Task statement → Your task is to copy the stretch of lines in the records below that begins with the line containing "Continue the Blender" and ends with the line containing "work.free()", exactly as written, with nothing added.

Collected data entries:
=====
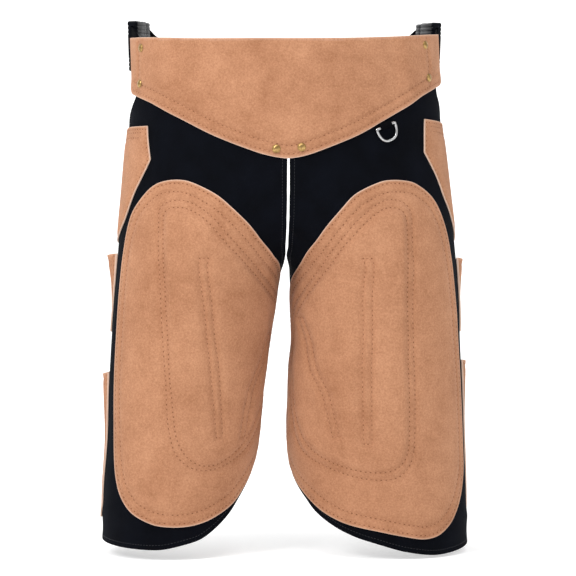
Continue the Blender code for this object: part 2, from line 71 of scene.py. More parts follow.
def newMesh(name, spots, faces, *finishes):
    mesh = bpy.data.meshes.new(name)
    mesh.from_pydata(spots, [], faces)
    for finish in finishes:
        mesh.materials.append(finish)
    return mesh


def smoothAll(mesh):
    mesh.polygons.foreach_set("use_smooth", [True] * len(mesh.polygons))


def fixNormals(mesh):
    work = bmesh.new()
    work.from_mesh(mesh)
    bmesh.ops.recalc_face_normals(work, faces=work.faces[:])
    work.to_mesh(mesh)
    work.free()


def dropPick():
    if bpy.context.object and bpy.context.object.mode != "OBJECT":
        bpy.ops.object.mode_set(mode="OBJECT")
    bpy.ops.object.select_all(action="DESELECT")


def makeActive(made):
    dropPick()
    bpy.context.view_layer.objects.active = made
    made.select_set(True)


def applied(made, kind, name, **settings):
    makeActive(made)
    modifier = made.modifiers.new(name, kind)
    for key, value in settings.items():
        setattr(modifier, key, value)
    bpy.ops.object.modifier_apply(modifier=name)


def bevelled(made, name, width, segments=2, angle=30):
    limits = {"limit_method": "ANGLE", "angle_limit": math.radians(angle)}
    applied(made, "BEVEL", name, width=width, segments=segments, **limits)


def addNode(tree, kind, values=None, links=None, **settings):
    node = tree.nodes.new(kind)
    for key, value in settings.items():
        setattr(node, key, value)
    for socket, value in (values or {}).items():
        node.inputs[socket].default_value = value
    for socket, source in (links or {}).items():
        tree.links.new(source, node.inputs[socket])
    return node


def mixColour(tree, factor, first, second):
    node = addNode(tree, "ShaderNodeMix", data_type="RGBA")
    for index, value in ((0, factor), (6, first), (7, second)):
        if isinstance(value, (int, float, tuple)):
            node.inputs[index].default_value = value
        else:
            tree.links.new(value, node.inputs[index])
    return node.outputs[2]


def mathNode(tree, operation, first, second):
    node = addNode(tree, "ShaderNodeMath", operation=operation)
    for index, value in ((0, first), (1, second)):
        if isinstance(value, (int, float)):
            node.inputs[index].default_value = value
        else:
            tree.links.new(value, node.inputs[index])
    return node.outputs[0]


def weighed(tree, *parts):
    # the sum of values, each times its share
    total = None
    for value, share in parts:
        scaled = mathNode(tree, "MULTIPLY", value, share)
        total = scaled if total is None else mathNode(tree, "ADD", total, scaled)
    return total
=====
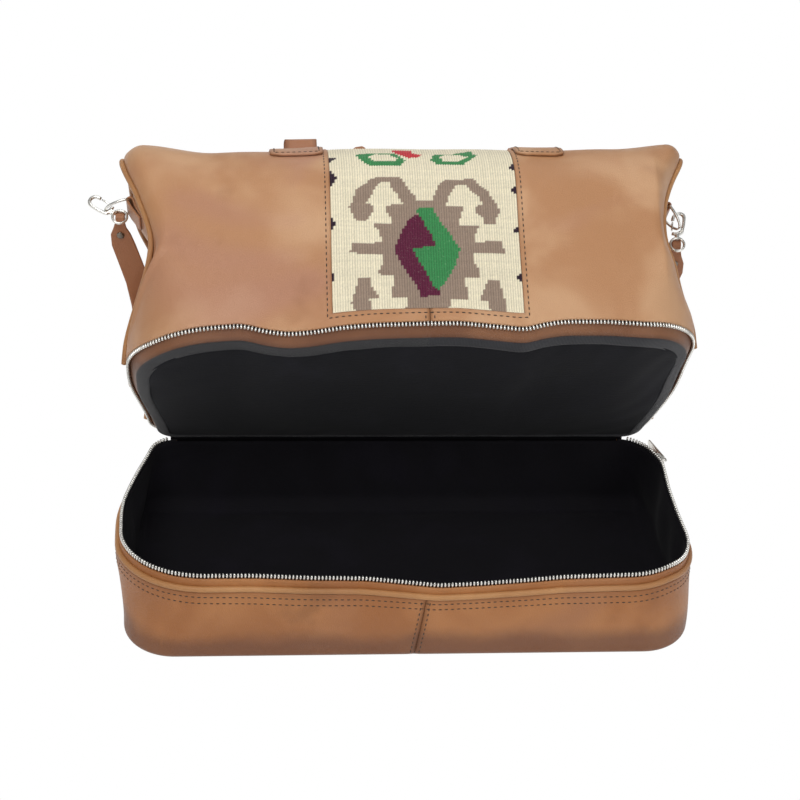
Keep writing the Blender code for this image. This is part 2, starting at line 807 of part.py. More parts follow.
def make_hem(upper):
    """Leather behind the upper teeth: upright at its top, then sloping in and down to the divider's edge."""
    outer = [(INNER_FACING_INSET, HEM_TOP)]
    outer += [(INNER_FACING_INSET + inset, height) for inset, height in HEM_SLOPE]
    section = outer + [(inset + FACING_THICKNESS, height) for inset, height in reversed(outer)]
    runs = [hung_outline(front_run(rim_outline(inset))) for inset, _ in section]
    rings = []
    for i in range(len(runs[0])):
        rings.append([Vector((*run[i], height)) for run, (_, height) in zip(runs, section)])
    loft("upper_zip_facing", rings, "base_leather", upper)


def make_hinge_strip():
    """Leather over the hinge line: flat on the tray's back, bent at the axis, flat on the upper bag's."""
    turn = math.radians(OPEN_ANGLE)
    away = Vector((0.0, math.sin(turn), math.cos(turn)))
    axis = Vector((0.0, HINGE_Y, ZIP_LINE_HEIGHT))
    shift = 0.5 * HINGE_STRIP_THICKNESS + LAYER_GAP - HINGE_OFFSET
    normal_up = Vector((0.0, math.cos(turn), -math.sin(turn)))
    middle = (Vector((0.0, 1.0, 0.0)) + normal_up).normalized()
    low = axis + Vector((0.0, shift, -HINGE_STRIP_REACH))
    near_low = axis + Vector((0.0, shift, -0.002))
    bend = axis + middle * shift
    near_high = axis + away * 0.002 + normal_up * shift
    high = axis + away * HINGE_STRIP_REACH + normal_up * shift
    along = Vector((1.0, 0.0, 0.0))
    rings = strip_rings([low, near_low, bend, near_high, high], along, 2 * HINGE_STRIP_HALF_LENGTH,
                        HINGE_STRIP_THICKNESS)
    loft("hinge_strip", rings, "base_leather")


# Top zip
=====
Correct result →
Continue the Blender code for this object: part 2, from line 71 of scene.py. More parts follow.
def newMesh(name, spots, faces, *finishes):
    mesh = bpy.data.meshes.new(name)
    mesh.from_pydata(spots, [], faces)
    for finish in finishes:
        mesh.materials.append(finish)
    return mesh


def smoothAll(mesh):
    mesh.polygons.foreach_set("use_smooth", [True] * len(mesh.polygons))


def fixNormals(mesh):
    work = bmesh.new()
    work.from_mesh(mesh)
    bmesh.ops.recalc_face_normals(work, faces=work.faces[:])
    work.to_mesh(mesh)
    work.free()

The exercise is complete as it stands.